Given request: Read the records and write them out again exactly.

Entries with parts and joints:

>> start

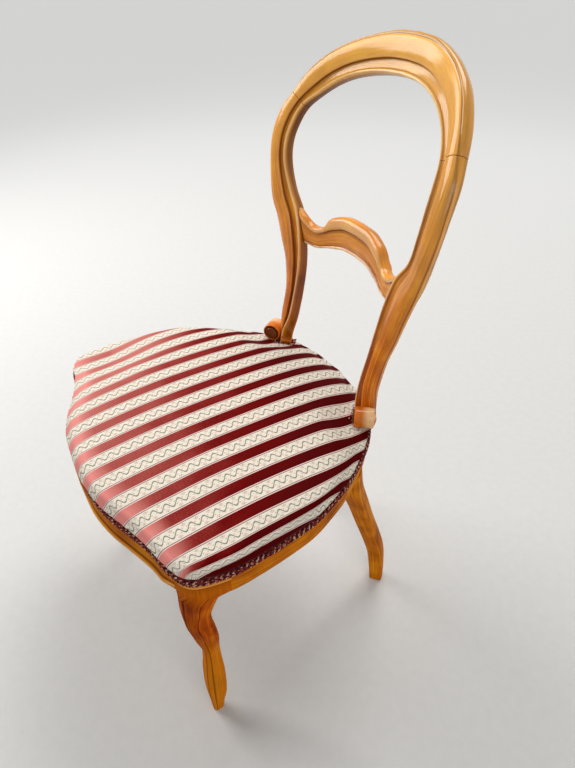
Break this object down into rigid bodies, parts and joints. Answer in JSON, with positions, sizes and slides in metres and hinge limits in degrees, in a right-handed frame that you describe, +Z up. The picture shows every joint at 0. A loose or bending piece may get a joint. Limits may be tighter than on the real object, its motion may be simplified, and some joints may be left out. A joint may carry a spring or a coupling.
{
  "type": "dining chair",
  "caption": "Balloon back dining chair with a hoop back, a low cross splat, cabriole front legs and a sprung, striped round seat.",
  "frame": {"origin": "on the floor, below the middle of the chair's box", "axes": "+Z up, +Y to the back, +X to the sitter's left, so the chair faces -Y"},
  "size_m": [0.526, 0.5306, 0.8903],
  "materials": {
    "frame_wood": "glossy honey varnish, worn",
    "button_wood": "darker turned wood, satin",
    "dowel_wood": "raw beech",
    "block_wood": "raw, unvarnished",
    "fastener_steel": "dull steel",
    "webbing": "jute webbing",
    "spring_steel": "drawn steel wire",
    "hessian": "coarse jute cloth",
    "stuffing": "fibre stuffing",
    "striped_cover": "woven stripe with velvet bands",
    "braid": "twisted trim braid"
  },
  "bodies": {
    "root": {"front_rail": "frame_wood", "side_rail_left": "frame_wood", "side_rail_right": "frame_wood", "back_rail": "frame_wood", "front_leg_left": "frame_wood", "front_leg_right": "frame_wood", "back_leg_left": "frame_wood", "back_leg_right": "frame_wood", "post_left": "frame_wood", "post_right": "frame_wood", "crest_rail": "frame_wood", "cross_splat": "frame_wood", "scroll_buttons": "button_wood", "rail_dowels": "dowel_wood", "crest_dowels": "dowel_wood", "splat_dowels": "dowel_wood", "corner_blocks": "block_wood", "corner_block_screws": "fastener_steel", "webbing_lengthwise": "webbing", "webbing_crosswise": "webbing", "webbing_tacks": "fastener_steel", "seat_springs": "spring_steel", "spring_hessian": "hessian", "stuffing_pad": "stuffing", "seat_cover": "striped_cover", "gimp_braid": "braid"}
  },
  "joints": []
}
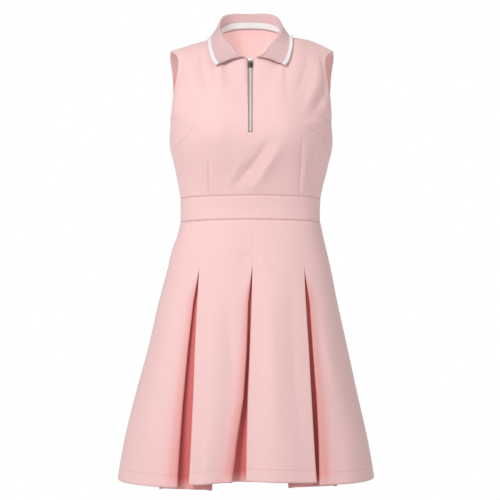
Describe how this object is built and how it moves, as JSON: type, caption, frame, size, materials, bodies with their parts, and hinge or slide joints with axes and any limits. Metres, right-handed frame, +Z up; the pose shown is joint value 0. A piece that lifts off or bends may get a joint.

>> end

Completed exercise:
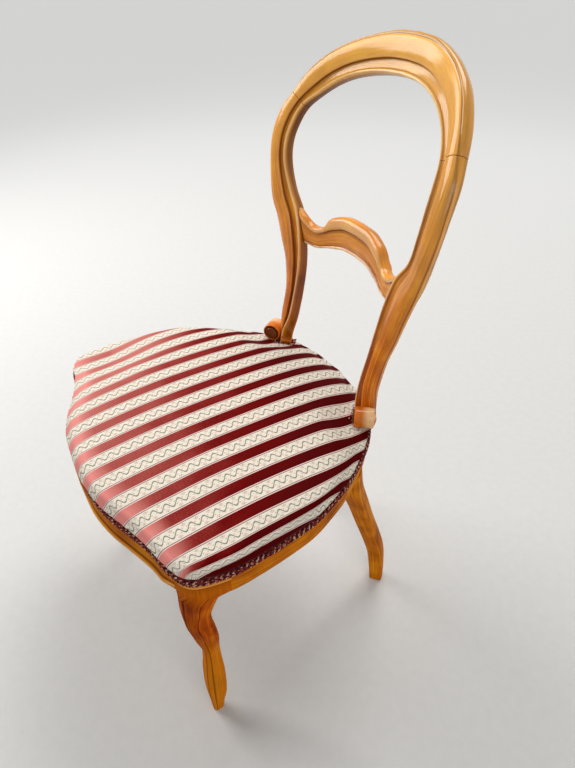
Break this object down into rigid bodies, parts and joints. Answer in JSON, with positions, sizes and slides in metres and hinge limits in degrees, in a right-handed frame that you describe, +Z up. The picture shows every joint at 0. A loose or bending piece may get a joint. Limits may be tighter than on the real object, its motion may be simplified, and some joints may be left out. A joint may carry a spring or a coupling.
{
  "type": "dining chair",
  "caption": "Balloon back dining chair with a hoop back, a low cross splat, cabriole front legs and a sprung, striped round seat.",
  "frame": {"origin": "on the floor, below the middle of the chair's box", "axes": "+Z up, +Y to the back, +X to the sitter's left, so the chair faces -Y"},
  "size_m": [0.526, 0.5306, 0.8903],
  "materials": {
    "frame_wood": "glossy honey varnish, worn",
    "button_wood": "darker turned wood, satin",
    "dowel_wood": "raw beech",
    "block_wood": "raw, unvarnished",
    "fastener_steel": "dull steel",
    "webbing": "jute webbing",
    "spring_steel": "drawn steel wire",
    "hessian": "coarse jute cloth",
    "stuffing": "fibre stuffing",
    "striped_cover": "woven stripe with velvet bands",
    "braid": "twisted trim braid"
  },
  "bodies": {
    "root": {"front_rail": "frame_wood", "side_rail_left": "frame_wood", "side_rail_right": "frame_wood", "back_rail": "frame_wood", "front_leg_left": "frame_wood", "front_leg_right": "frame_wood", "back_leg_left": "frame_wood", "back_leg_right": "frame_wood", "post_left": "frame_wood", "post_right": "frame_wood", "crest_rail": "frame_wood", "cross_splat": "frame_wood", "scroll_buttons": "button_wood", "rail_dowels": "dowel_wood", "crest_dowels": "dowel_wood", "splat_dowels": "dowel_wood", "corner_blocks": "block_wood", "corner_block_screws": "fastener_steel", "webbing_lengthwise": "webbing", "webbing_crosswise": "webbing", "webbing_tacks": "fastener_steel", "seat_springs": "spring_steel", "spring_hessian": "hessian", "stuffing_pad": "stuffing", "seat_cover": "striped_cover", "gimp_braid": "braid"}
  },
  "joints": []
}
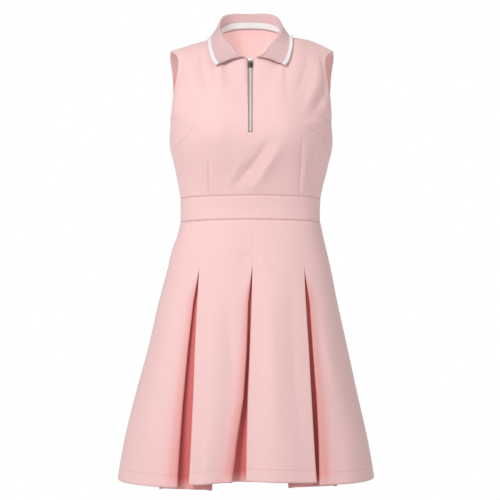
Describe how this object is built and how it moves, as JSON: type, caption, frame, size, materials, bodies with their parts, and hinge or slide joints with axes and any limits. Metres, right-handed frame, +Z up; the pose shown is joint value 0. A piece that lifts off or bends may get a joint.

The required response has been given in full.